Existence of a maximal set (with respect to set inclusion) having a certain property

Question

I have a set $E$ and a predicate $P$ such that for any subset $S\subseteq E$, $P(S)$ is either true or false. Moreover, I know that there exists an set $X\subseteq E$ such that $P(X)$ is true. My question is: is it always the case that $\{S\mid P(S)\}$ has a maximal element, with respect to the set inclusion relation?

My intuition is that it is the case indeed. I am not a mathematician, so I am only weakly confident about it, but I imagine a proof by contradiction that would rely on transfinite induction. We know that the cardinality of $\{S\mid P(S)\}$ cannot be greater than the cardinality of the powerset of $E$. Yet, if there is no maximal element in the set, it means I can always find a strictly bigger set $S\subseteq E$ that satisfies $P$. If I keep growing the $S$ with a sufficiently large transfinite number of steps, I will necessarily reach a set strictly bigger than the powerset of $E$, and thereby prove a contraction.

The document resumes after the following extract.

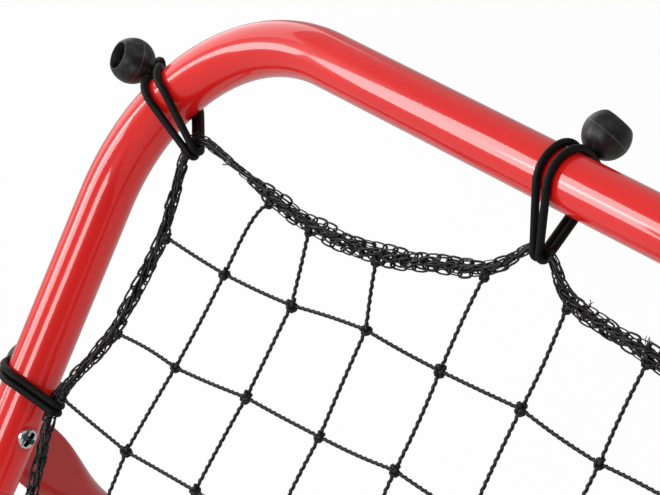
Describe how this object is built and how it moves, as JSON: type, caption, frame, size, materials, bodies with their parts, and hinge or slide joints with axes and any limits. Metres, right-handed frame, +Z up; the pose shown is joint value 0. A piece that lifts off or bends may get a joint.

I am not sure whether my proof is valid, and there may be a simpler argument, possibly based on axioms of set theory. Also, it seems to me that my "proof" would require something like the axiom of choice to work. Is it the case? Is the conjecture even true? If not, do you have a counter example?

Answer 1

There are two things here:

1. Given a predicate on sets, it will always be either true or false (in a given universe of set theory, anyway, otherwise the terms "true" and "false" are meaningless).

2. No, just consider $P(S)$ meaning that $S$ is finite. if $E$ is infinite, then there is no maximal finite set. If you require that $E$ is a finite set, then it only has finitely many subsets, so the answer becomes positive because a finite partial order always has maximal elements.

Answer 2

I do not know enough about transfinite induction to tell what goes wrong in your argument, but what you say is in general not true. Think for instance of $E=\mathbb{R}$ and $P$ the property "not being equal to $\mathbb{R}$" Edit: "being finite".

But if you have some stronger assumptions, in particular that the union of sets $S$ satisfying $P$ is still a set satisfying $P$, then you can use Zorn's Lemma (equivalent to the axiom of choice) to get a maximal element (but in general you will not be able to construct it explicitly).

Answer 3

This is where your argument fails: If the a set is not maximal, there is a strictly bigger one with the same property, and this can be repeated a finite number of times. So far, so good. But what happens if you use a transfinite number of steps? If you have a sequence $S_1\subset S_2\subset\dots$ of sets satisfying $P$, there is no guarantee that the limit set $S_\omega=\bigcup_{i<\omega}S_i$ satisfies $P$.

If you look at any counterexample to your question, you can see this limit property fail. The easiest examples are probably $P(S)=\text{"$S$ is finite"}$ and $P(S)=S\neq E$. To make the limit property work, you need some kind of continuity of $P$. For properties with a suitable limit behavior your idea does indeed work.